__Challenge__
Every line in the data below from the one containing "spare_divider(spare_rows[0] * channel);" down to the one containing "in imported if", both included, must be retyped exactly; no other line is to appear.

__Given material__
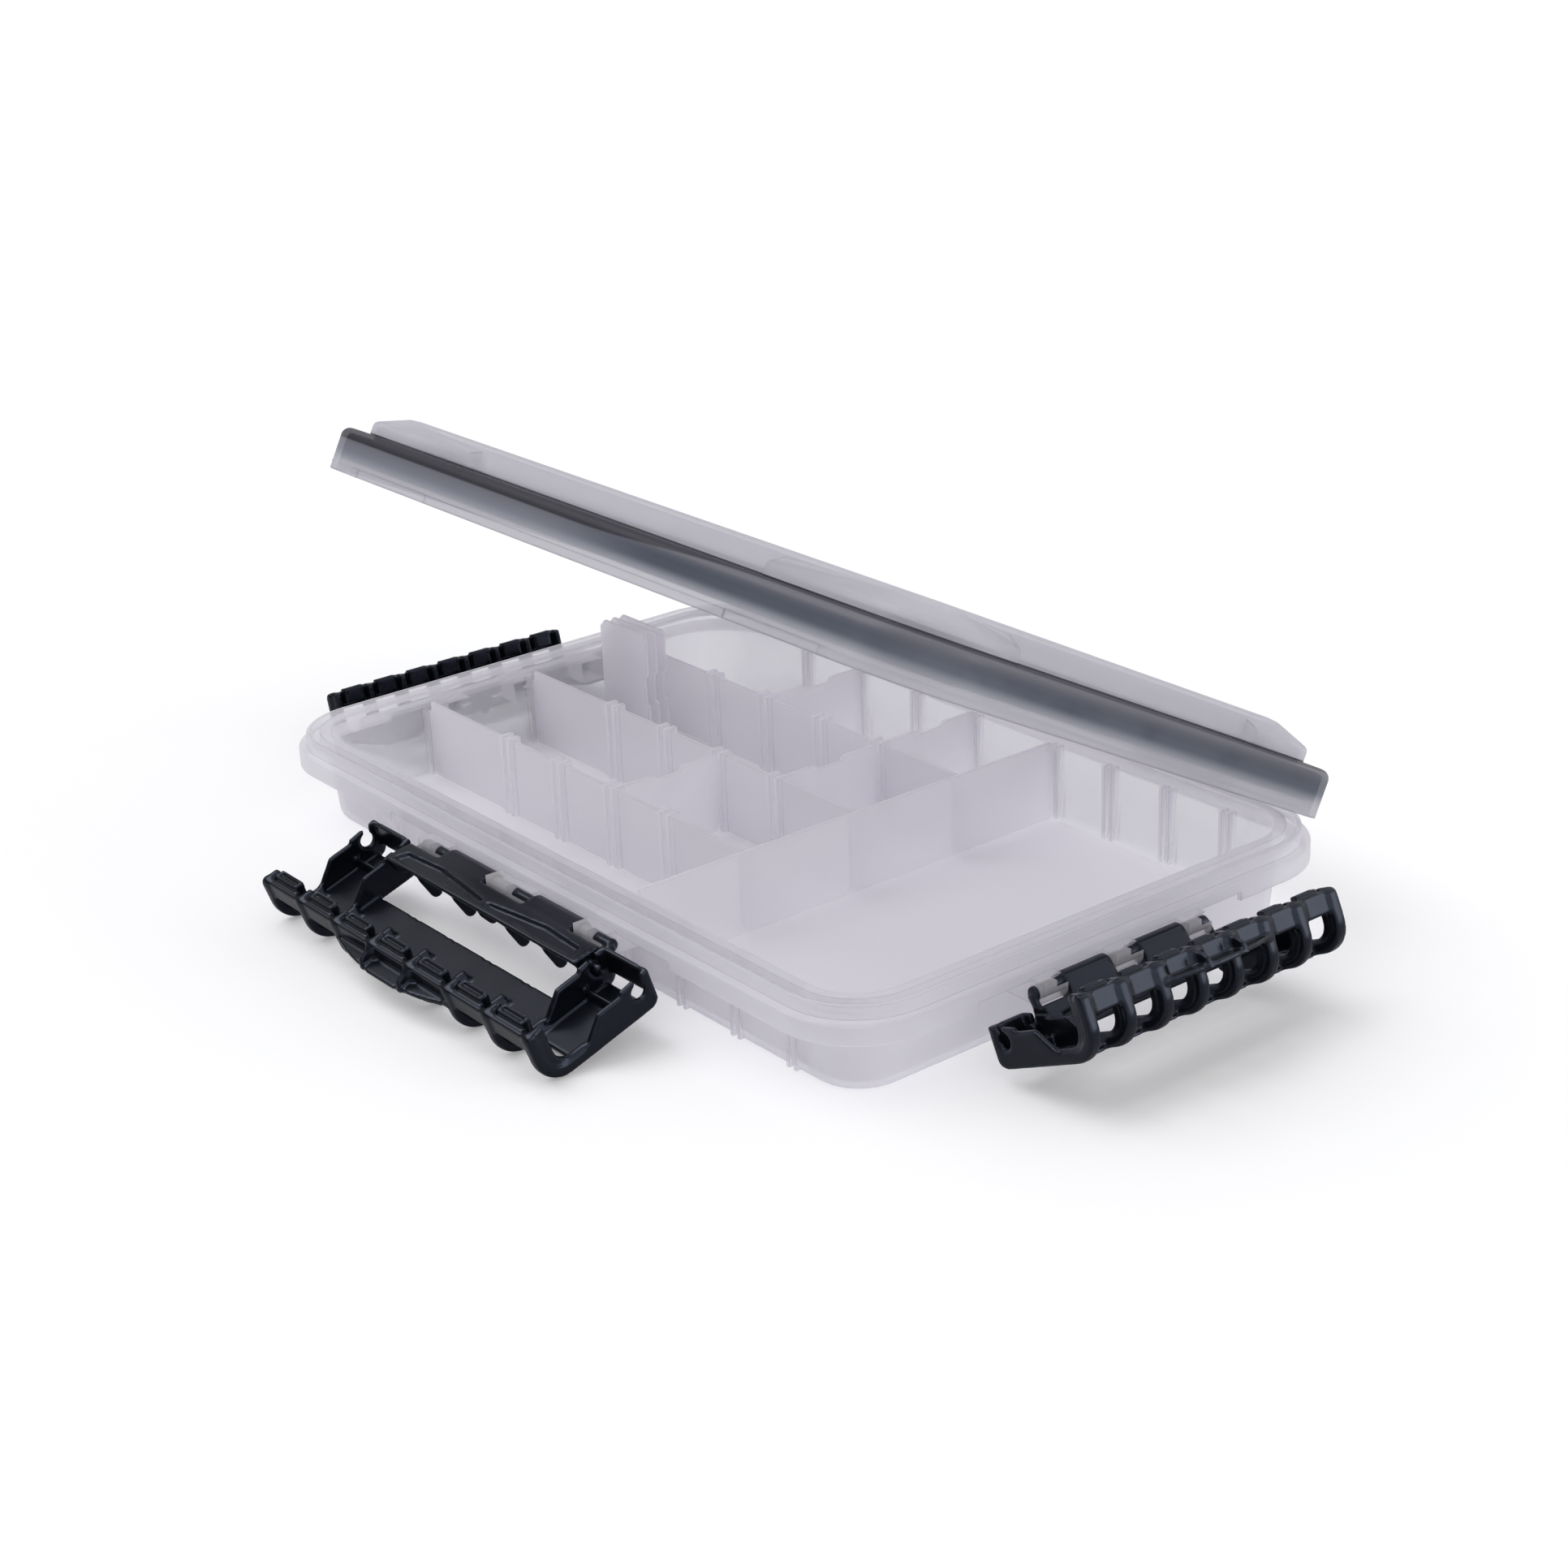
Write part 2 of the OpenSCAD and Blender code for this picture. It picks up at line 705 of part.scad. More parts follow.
module bay_wall() {
  half = wall_y - wall_gap;
  color(divider_pp) {
    translate([bay_x, 0, 0])
      rotate([90, 0, 90])
        linear_extrude(divider_t, center = true)
          for (s = [0, 1])
            mirror([s, 0])
              polygon([[-0.01, divider_z], [half - foot_cut, divider_z], [half, divider_z + foot_cut],
                [half, divider_top - step_h], [half - step_w, divider_top - step_h],
                [half - step_w, divider_top], [-0.01, divider_top]]);
    // slot ribs for the long dividers, on the channels' side
    for (i = [-1:1], s = [-1, 1])
      translate([bay_x - divider_t / 2 - slot_rib_d, 0, divider_z])
        translate([0, i * channel + s * (slot_w + slot_rib_w) / 2 - slot_rib_w / 2, 0])
          cube([slot_rib_d + 0.2, slot_rib_w, divider_top - divider_z - 2]);
  }
}

// a short divider, centred on x = 0 and y = 0, standing on z = 0
module cross_plate() {
  h = divider_top - divider_z;
  w = cross_w / 2;
  notch_w = 7;
  rotate([90, 0, 90])
    linear_extrude(divider_t, center = true)
      polygon([[-w + foot_cut, 0], [w - foot_cut, 0], [w, foot_cut], [w, h - 1], [w - 1, h],
        [notch_w, h], [notch_w - 1.5, h - 2], [1.5 - notch_w, h - 2], [-notch_w, h],
        [1 - w, h], [-w, h - 1], [-w, foot_cut]]);
}

module cross_divider(x, row) {
  color(divider_pp)
    translate([x, (row + 0.5) * channel, divider_z])
      cross_plate();
}

// a spare divider that stands on its short edge along the third channel
module spare_divider(y) {
  h = divider_top - divider_z;
  color(divider_pp)
    translate([-wall_x + spare_gap + h / 2, y, divider_z + cross_w / 2])
      rotate([0, 0, 90])
        rotate([90, 0, 0])
          translate([0, 0, -h / 2])
            cross_plate();
}

tray();
lid();
lid_seal();
hinge_pin(-hinge_x);  // hinge_pin_left
hinge_pin(hinge_x);  // hinge_pin_right
link("front", front_link_angle, front_link_half, front_lugs, front_gussets);  // front_link
handle("front", front_link_angle, front_handle_angle, front_half, front_link_half);  // front_handle
link("left", left_link_angle, end_link_half, end_lugs, end_gussets);  // left_link
handle("left", left_link_angle, left_handle_angle, end_half, end_link_half);  // left_handle
link("right", right_link_angle, end_link_half, end_lugs, end_gussets);  // right_link
handle("right", right_link_angle, right_handle_angle, end_half, end_link_half);  // right_handle
long_divider(-channel);  // long_divider_front
long_divider(0);  // long_divider_middle
long_divider(channel);  // long_divider_rear
bay_wall();
cross_divider(slots[2], -1);  // cross_divider_1
cross_divider(slots[3], 0);  // cross_divider_2
cross_divider(slots[1], 1);  // cross_divider_3
cross_divider(slots[3], 1);  // cross_divider_4
spare_divider(spare_rows[0] * channel);  // spare_divider_1
spare_divider(spare_rows[1] * channel);  // spare_divider_2
spare_divider(spare_rows[2] * channel);  // spare_divider_3
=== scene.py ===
# Fishing tackle box: a translucent tray and lid with black hook latches.
import json
from math import radians

import bmesh
import bpy
from mathutils import Matrix, Vector


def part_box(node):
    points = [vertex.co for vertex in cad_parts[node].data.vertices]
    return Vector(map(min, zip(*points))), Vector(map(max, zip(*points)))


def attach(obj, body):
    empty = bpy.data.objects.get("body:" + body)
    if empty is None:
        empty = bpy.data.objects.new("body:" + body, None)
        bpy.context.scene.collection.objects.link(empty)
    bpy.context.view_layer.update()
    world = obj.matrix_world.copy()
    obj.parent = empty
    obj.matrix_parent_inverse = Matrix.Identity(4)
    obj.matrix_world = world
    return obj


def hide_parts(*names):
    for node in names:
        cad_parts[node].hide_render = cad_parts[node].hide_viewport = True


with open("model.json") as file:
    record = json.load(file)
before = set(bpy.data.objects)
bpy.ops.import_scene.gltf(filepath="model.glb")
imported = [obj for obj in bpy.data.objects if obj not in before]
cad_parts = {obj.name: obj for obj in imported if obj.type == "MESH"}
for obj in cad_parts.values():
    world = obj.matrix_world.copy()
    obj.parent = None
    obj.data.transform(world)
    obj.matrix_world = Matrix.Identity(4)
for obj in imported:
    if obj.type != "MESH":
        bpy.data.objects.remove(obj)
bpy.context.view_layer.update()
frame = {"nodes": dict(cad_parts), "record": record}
nodes = frame["nodes"]
behaviour = frame["record"]["behaviour"]
scene = bpy.context.scene
mm = 0.001

cameraView = {
    "place": (0.7895, -0.6106, 0.4456),
    "azimuth": 52.12,     # degrees from the front of the box towards its right end
    "elevation": 22.53,
    "roll": -2.38,
    "lens": 65.71,
    "sensor": 36,
    "nearest": 10 * mm,
}


def addCamera(p):
    data = bpy.data.cameras.new("camera")
    data.lens = p["lens"]
    data.sensor_width = p["sensor"]
    data.clip_start = p["nearest"]
    camera = bpy.data.objects.new("camera", data)
    scene.collection.objects.link(camera)
    turn = (
        Matrix.Rotation(radians(p["azimuth"]), 4, "Z")
        @ Matrix.Rotation(radians(90 - p["elevation"]), 4, "X")
        @ Matrix.Rotation(radians(p["roll"]), 4, "Z")
    )
    camera.matrix_world = Matrix.Translation(p["place"]) @ turn
    scene.camera = camera


addCamera(cameraView)
print("camera placed")


# sRGB hex to the linear colour that a shader takes
def linear(hexColour):
    out = []
    for i in (1, 3, 5):
        v = int(hexColour[i:i + 2], 16) / 255
        out.append(v / 12.92 if v <= 0.04045 else ((v + 0.055) / 1.055) ** 2.4)
    return (*out, 1)


def dimmed(colour, share):
    return (*[c * share for c in colour[:3]], 1)


# An input is named by its label or its number, and any other setting is a
# property of the node.
def addNode(tree, kind, settings=None, links=None):
    node = tree.nodes.new(kind)
    for key, value in (settings or {}).items():
        if isinstance(key, int) or key in node.inputs:
            node.inputs[key].default_value = value
        else:
            setattr(node, key, value)
    for key, source in (links or {}).items():
        tree.links.new(source, node.inputs[key])
    return node


def newMaterial(name):
    material = bpy.data.materials.new(name)
    material.use_nodes = True
    tree = material.node_tree
    tree.nodes.clear()
    return material, tree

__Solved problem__
spare_divider(spare_rows[0] * channel);  // spare_divider_1
spare_divider(spare_rows[1] * channel);  // spare_divider_2
spare_divider(spare_rows[2] * channel);  // spare_divider_3
=== scene.py ===
# Fishing tackle box: a translucent tray and lid with black hook latches.
import json
from math import radians

import bmesh
import bpy
from mathutils import Matrix, Vector


def part_box(node):
    points = [vertex.co for vertex in cad_parts[node].data.vertices]
    return Vector(map(min, zip(*points))), Vector(map(max, zip(*points)))


def attach(obj, body):
    empty = bpy.data.objects.get("body:" + body)
    if empty is None:
        empty = bpy.data.objects.new("body:" + body, None)
        bpy.context.scene.collection.objects.link(empty)
    bpy.context.view_layer.update()
    world = obj.matrix_world.copy()
    obj.parent = empty
    obj.matrix_parent_inverse = Matrix.Identity(4)
    obj.matrix_world = world
    return obj


def hide_parts(*names):
    for node in names:
        cad_parts[node].hide_render = cad_parts[node].hide_viewport = True


with open("model.json") as file:
    record = json.load(file)
before = set(bpy.data.objects)
bpy.ops.import_scene.gltf(filepath="model.glb")
imported = [obj for obj in bpy.data.objects if obj not in before]
cad_parts = {obj.name: obj for obj in imported if obj.type == "MESH"}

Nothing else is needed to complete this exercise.